* **Information shown**:
# # # #
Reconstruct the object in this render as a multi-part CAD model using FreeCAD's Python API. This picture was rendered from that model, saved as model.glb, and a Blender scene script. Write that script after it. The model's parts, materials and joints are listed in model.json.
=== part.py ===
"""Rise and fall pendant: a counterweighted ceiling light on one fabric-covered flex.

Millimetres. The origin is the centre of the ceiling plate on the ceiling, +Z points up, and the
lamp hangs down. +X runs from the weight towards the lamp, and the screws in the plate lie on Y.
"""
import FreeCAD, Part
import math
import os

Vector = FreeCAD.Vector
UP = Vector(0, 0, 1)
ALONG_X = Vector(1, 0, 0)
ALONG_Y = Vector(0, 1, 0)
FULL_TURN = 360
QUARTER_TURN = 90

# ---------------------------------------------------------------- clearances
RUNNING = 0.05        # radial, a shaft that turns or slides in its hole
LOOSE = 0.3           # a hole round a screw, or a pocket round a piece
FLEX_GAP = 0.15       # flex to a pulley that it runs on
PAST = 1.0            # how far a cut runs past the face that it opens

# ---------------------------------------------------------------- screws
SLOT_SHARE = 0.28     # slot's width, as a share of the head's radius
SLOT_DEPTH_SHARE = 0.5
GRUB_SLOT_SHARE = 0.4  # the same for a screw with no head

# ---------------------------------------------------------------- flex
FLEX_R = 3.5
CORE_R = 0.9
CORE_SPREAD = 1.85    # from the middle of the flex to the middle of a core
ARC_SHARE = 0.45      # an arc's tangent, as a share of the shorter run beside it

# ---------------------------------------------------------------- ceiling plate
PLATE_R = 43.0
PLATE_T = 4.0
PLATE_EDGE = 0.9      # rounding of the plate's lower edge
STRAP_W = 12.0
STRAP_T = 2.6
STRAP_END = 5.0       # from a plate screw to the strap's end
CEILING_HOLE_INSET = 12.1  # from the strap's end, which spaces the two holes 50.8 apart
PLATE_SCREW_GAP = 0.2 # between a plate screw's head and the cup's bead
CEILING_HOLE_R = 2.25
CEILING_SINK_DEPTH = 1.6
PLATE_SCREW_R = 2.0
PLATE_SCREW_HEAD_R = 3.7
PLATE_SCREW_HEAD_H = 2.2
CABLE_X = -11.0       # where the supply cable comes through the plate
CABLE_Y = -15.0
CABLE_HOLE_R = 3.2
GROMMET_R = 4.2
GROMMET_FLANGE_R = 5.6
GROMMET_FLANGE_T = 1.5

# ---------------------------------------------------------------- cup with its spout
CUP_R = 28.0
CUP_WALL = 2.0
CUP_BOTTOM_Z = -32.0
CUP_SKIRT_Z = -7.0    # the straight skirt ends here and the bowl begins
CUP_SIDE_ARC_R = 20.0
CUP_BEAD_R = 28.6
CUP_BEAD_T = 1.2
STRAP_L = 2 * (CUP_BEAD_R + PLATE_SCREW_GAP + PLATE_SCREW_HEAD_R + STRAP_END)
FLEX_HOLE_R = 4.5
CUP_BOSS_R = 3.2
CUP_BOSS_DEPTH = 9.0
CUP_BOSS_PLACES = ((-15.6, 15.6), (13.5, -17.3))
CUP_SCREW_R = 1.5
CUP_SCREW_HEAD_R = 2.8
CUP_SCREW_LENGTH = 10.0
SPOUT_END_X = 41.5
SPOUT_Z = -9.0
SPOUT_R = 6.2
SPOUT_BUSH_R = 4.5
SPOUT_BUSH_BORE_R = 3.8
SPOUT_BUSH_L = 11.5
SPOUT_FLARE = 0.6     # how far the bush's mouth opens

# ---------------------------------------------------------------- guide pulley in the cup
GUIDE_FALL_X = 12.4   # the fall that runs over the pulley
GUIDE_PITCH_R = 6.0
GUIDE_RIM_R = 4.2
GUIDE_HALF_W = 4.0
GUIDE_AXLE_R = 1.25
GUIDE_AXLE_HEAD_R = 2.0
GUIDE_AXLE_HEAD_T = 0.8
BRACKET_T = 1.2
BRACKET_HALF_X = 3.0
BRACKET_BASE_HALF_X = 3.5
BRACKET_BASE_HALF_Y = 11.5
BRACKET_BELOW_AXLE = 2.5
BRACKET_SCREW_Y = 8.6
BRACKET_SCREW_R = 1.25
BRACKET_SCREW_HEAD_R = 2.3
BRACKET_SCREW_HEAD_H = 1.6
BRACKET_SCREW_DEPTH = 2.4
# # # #
* **What the exercise asks**: In the material above, show every line where the word "that" turns up.

* **Written response**:
Reconstruct the object in this render as a multi-part CAD model using FreeCAD's Python API. This picture was rendered from that model, saved as model.glb, and a Blender scene script. Write that script after it. The model's parts, materials and joints are listed in model.json.
RUNNING = 0.05        # radial, a shaft that turns or slides in its hole
FLEX_GAP = 0.15       # flex to a pulley that it runs on
PAST = 1.0            # how far a cut runs past the face that it opens
GUIDE_FALL_X = 12.4   # the fall that runs over the pulley